### Aim of the exercise
Please return the full listing below without altering anything.

### Data section
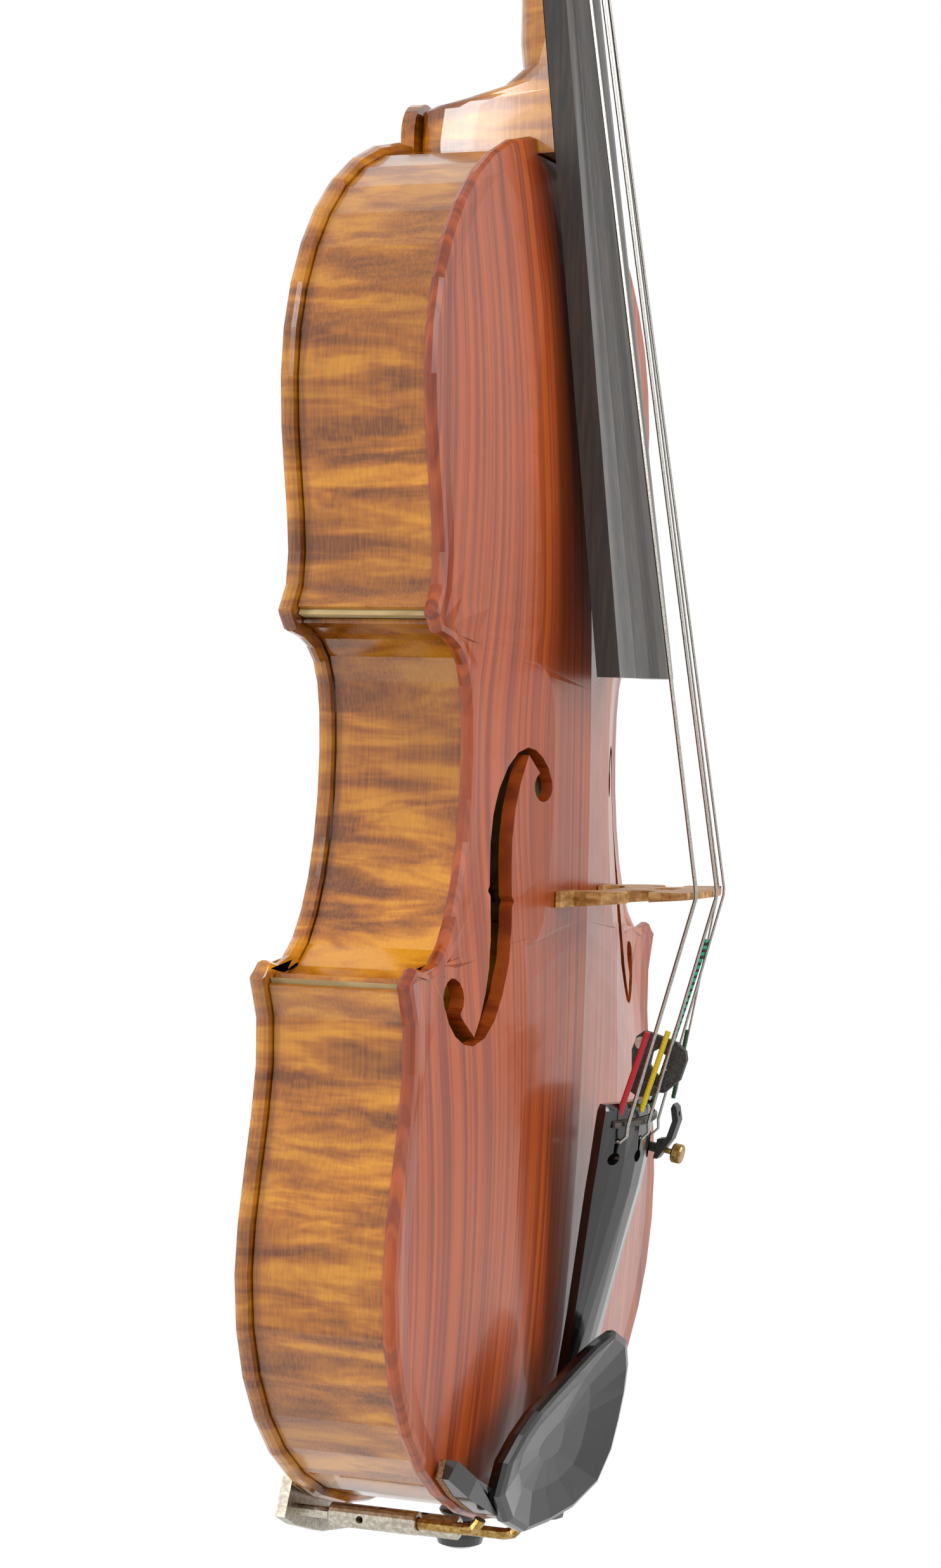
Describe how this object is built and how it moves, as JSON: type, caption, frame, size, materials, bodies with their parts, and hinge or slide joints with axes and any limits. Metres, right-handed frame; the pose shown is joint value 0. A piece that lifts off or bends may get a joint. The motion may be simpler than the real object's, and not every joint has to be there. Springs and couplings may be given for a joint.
{
  "type": "viola",
  "caption": "Arched-plate bowed string instrument with sound holes, neck and scroll, pegs, bridge, tailpiece, chinrest on a clamp, string adjuster and rubber mute.",
  "frame": {"origin": "point of the neck just under the nut, where a hanger's yoke holds the instrument", "axes": "+Z from the endpin to the scroll, -Y out of the belly, -X the bass side"},
  "size_m": [0.231, 0.1195, 0.6878],
  "materials": {
    "varnished_spruce": "glossy orange-brown oil varnish over spruce",
    "varnished_maple": "glossy amber varnish over flamed maple",
    "bare_spruce": "bare planed spruce",
    "polished_ebony": "polished ebony",
    "box_wood_fret": "polished dark wood",
    "bridge_maple": "bare waxed maple",
    "wound_steel": "fine metal winding",
    "nylon_gut": "black nylon",
    "cork_sheet": "cork sheet",
    "nickel_plate": "worn nickel plate",
    "worn_brass": "worn brass",
    "black_rubber": "matte rubber",
    "black_enamel": "satin black enamel"
  },
  "bodies": {
    "viola": {"top_plate": "varnished_spruce", "back_plate": "varnished_maple", "rib_upper_bass": "varnished_maple", "rib_upper_treble": "varnished_maple", "rib_middle_bass": "varnished_maple", "rib_middle_treble": "varnished_maple", "rib_lower_bass": "varnished_maple", "rib_lower_treble": "varnished_maple", "corner_block_upper_bass": "bare_spruce", "corner_block_upper_treble": "bare_spruce", "corner_block_lower_bass": "bare_spruce", "corner_block_lower_treble": "bare_spruce", "block_upper": "bare_spruce", "block_lower": "bare_spruce", "lining_back_upper_bass": "bare_spruce", "lining_back_upper_treble": "bare_spruce", "lining_top_upper_bass": "bare_spruce", "lining_top_upper_treble": "bare_spruce", "lining_back_middle_bass": "bare_spruce", "lining_back_middle_treble": "bare_spruce", "lining_top_middle_bass": "bare_spruce", "lining_top_middle_treble": "bare_spruce", "lining_back_lower_bass": "bare_spruce", "lining_back_lower_treble": "bare_spruce", "lining_top_lower_bass": "bare_spruce", "lining_top_lower_treble": "bare_spruce", "bass_bar": "bare_spruce", "sound_post": "bare_spruce", "neck_and_scroll": "varnished_maple", "fingerboard": "polished_ebony", "nut": "polished_ebony", "bridge": "bridge_maple", "tailpiece": "polished_ebony", "tailpiece_fret": "box_wood_fret", "string_c": "wound_steel", "string_g": "wound_steel", "string_d": "wound_steel", "string_a": "wound_steel", "saddle": "polished_ebony", "tailgut": "nylon_gut", "endpin": "polished_ebony", "chinrest": "polished_ebony", "chinrest_cork": "cork_sheet", "clamp_hook_1": "worn_brass", "clamp_hook_2": "worn_brass", "clamp_foot": "nickel_plate", "clamp_cork": "cork_sheet", "tuner_bracket": "black_enamel", "tuner_nut": "nickel_plate"},
    "peg_c": {"peg_c": "polished_ebony"},
    "peg_a": {"peg_a": "polished_ebony"},
    "peg_g": {"peg_g": "polished_ebony"},
    "peg_d": {"peg_d": "polished_ebony"},
    "tuner_screw": {"tuner_screw": "worn_brass"},
    "clamp_barrel_1": {"clamp_barrel_1": "nickel_plate"},
    "clamp_barrel_2": {"clamp_barrel_2": "nickel_plate"},
    "mute": {"mute": "black_rubber", "mute_rivet": "nickel_plate"}
  },
  "joints": [
    {"name": "peg_c_turn", "type": "hinge", "parent": "viola", "child": "peg_c", "pos_m": [0, 0.0027, 0.0316], "axis": [1, 0, 0], "continuous": true},
    {"name": "peg_a_turn", "type": "hinge", "parent": "viola", "child": "peg_a", "pos_m": [0, 0.0059, 0.0438], "axis": [1, 0, 0], "continuous": true},
    {"name": "peg_g_turn", "type": "hinge", "parent": "viola", "child": "peg_g", "pos_m": [0, 0.0091, 0.056], "axis": [1, 0, 0], "continuous": true},
    {"name": "peg_d_turn", "type": "hinge", "parent": "viola", "child": "peg_d", "pos_m": [0, 0.0123, 0.0682], "axis": [1, 0, 0], "continuous": true},
    {"name": "tuner_screw_turn", "type": "hinge", "parent": "viola", "child": "tuner_screw", "pos_m": [0.015, -0.05394, -0.4324], "axis": [0, -0.9816, -0.1908], "range_deg": [-720, 720]},
    {"name": "clamp_barrel_1_turn", "type": "hinge", "parent": "viola", "child": "clamp_barrel_1", "pos_m": [-0.062, 0.0157, -0.53253], "axis": [0, -1, 0], "range_deg": [-720, 720]},
    {"name": "clamp_barrel_2_turn", "type": "hinge", "parent": "viola", "child": "clamp_barrel_2", "pos_m": [-0.029, 0.0157, -0.54188], "axis": [0, -1, 0], "range_deg": [-720, 720]},
    {"name": "mute_slide", "type": "slide", "parent": "viola", "child": "mute", "axis": [0, -0.28, 0.96], "range_m": [0, 0.03]}
  ]
}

### Exercise answer
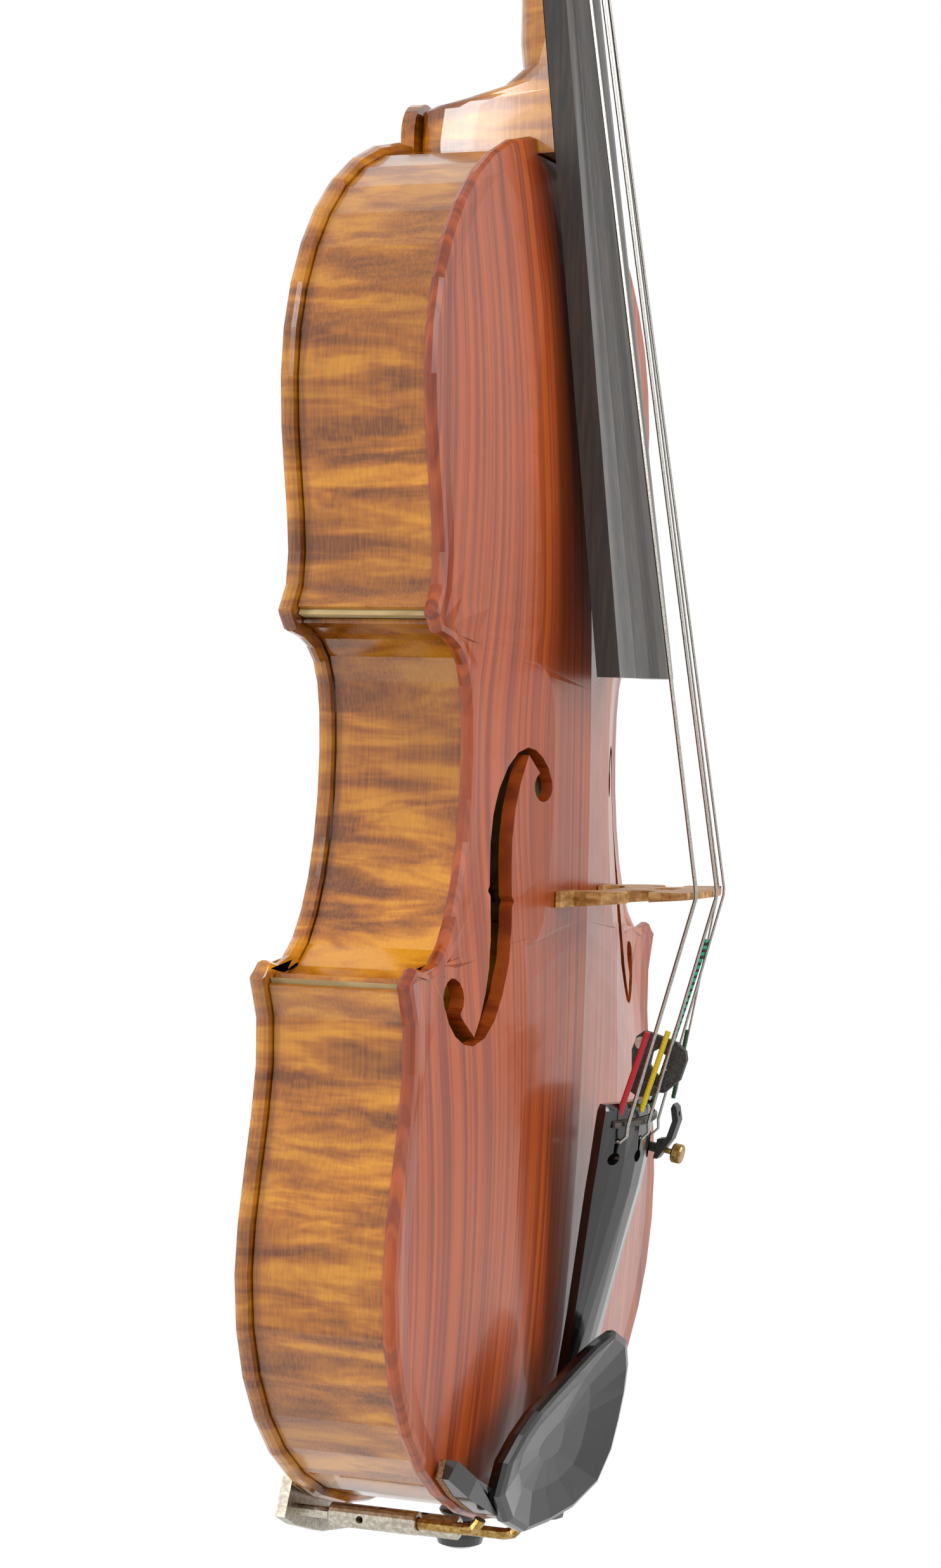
Describe how this object is built and how it moves, as JSON: type, caption, frame, size, materials, bodies with their parts, and hinge or slide joints with axes and any limits. Metres, right-handed frame; the pose shown is joint value 0. A piece that lifts off or bends may get a joint. The motion may be simpler than the real object's, and not every joint has to be there. Springs and couplings may be given for a joint.
{
  "type": "viola",
  "caption": "Arched-plate bowed string instrument with sound holes, neck and scroll, pegs, bridge, tailpiece, chinrest on a clamp, string adjuster and rubber mute.",
  "frame": {"origin": "point of the neck just under the nut, where a hanger's yoke holds the instrument", "axes": "+Z from the endpin to the scroll, -Y out of the belly, -X the bass side"},
  "size_m": [0.231, 0.1195, 0.6878],
  "materials": {
    "varnished_spruce": "glossy orange-brown oil varnish over spruce",
    "varnished_maple": "glossy amber varnish over flamed maple",
    "bare_spruce": "bare planed spruce",
    "polished_ebony": "polished ebony",
    "box_wood_fret": "polished dark wood",
    "bridge_maple": "bare waxed maple",
    "wound_steel": "fine metal winding",
    "nylon_gut": "black nylon",
    "cork_sheet": "cork sheet",
    "nickel_plate": "worn nickel plate",
    "worn_brass": "worn brass",
    "black_rubber": "matte rubber",
    "black_enamel": "satin black enamel"
  },
  "bodies": {
    "viola": {"top_plate": "varnished_spruce", "back_plate": "varnished_maple", "rib_upper_bass": "varnished_maple", "rib_upper_treble": "varnished_maple", "rib_middle_bass": "varnished_maple", "rib_middle_treble": "varnished_maple", "rib_lower_bass": "varnished_maple", "rib_lower_treble": "varnished_maple", "corner_block_upper_bass": "bare_spruce", "corner_block_upper_treble": "bare_spruce", "corner_block_lower_bass": "bare_spruce", "corner_block_lower_treble": "bare_spruce", "block_upper": "bare_spruce", "block_lower": "bare_spruce", "lining_back_upper_bass": "bare_spruce", "lining_back_upper_treble": "bare_spruce", "lining_top_upper_bass": "bare_spruce", "lining_top_upper_treble": "bare_spruce", "lining_back_middle_bass": "bare_spruce", "lining_back_middle_treble": "bare_spruce", "lining_top_middle_bass": "bare_spruce", "lining_top_middle_treble": "bare_spruce", "lining_back_lower_bass": "bare_spruce", "lining_back_lower_treble": "bare_spruce", "lining_top_lower_bass": "bare_spruce", "lining_top_lower_treble": "bare_spruce", "bass_bar": "bare_spruce", "sound_post": "bare_spruce", "neck_and_scroll": "varnished_maple", "fingerboard": "polished_ebony", "nut": "polished_ebony", "bridge": "bridge_maple", "tailpiece": "polished_ebony", "tailpiece_fret": "box_wood_fret", "string_c": "wound_steel", "string_g": "wound_steel", "string_d": "wound_steel", "string_a": "wound_steel", "saddle": "polished_ebony", "tailgut": "nylon_gut", "endpin": "polished_ebony", "chinrest": "polished_ebony", "chinrest_cork": "cork_sheet", "clamp_hook_1": "worn_brass", "clamp_hook_2": "worn_brass", "clamp_foot": "nickel_plate", "clamp_cork": "cork_sheet", "tuner_bracket": "black_enamel", "tuner_nut": "nickel_plate"},
    "peg_c": {"peg_c": "polished_ebony"},
    "peg_a": {"peg_a": "polished_ebony"},
    "peg_g": {"peg_g": "polished_ebony"},
    "peg_d": {"peg_d": "polished_ebony"},
    "tuner_screw": {"tuner_screw": "worn_brass"},
    "clamp_barrel_1": {"clamp_barrel_1": "nickel_plate"},
    "clamp_barrel_2": {"clamp_barrel_2": "nickel_plate"},
    "mute": {"mute": "black_rubber", "mute_rivet": "nickel_plate"}
  },
  "joints": [
    {"name": "peg_c_turn", "type": "hinge", "parent": "viola", "child": "peg_c", "pos_m": [0, 0.0027, 0.0316], "axis": [1, 0, 0], "continuous": true},
    {"name": "peg_a_turn", "type": "hinge", "parent": "viola", "child": "peg_a", "pos_m": [0, 0.0059, 0.0438], "axis": [1, 0, 0], "continuous": true},
    {"name": "peg_g_turn", "type": "hinge", "parent": "viola", "child": "peg_g", "pos_m": [0, 0.0091, 0.056], "axis": [1, 0, 0], "continuous": true},
    {"name": "peg_d_turn", "type": "hinge", "parent": "viola", "child": "peg_d", "pos_m": [0, 0.0123, 0.0682], "axis": [1, 0, 0], "continuous": true},
    {"name": "tuner_screw_turn", "type": "hinge", "parent": "viola", "child": "tuner_screw", "pos_m": [0.015, -0.05394, -0.4324], "axis": [0, -0.9816, -0.1908], "range_deg": [-720, 720]},
    {"name": "clamp_barrel_1_turn", "type": "hinge", "parent": "viola", "child": "clamp_barrel_1", "pos_m": [-0.062, 0.0157, -0.53253], "axis": [0, -1, 0], "range_deg": [-720, 720]},
    {"name": "clamp_barrel_2_turn", "type": "hinge", "parent": "viola", "child": "clamp_barrel_2", "pos_m": [-0.029, 0.0157, -0.54188], "axis": [0, -1, 0], "range_deg": [-720, 720]},
    {"name": "mute_slide", "type": "slide", "parent": "viola", "child": "mute", "axis": [0, -0.28, 0.96], "range_m": [0, 0.03]}
  ]
}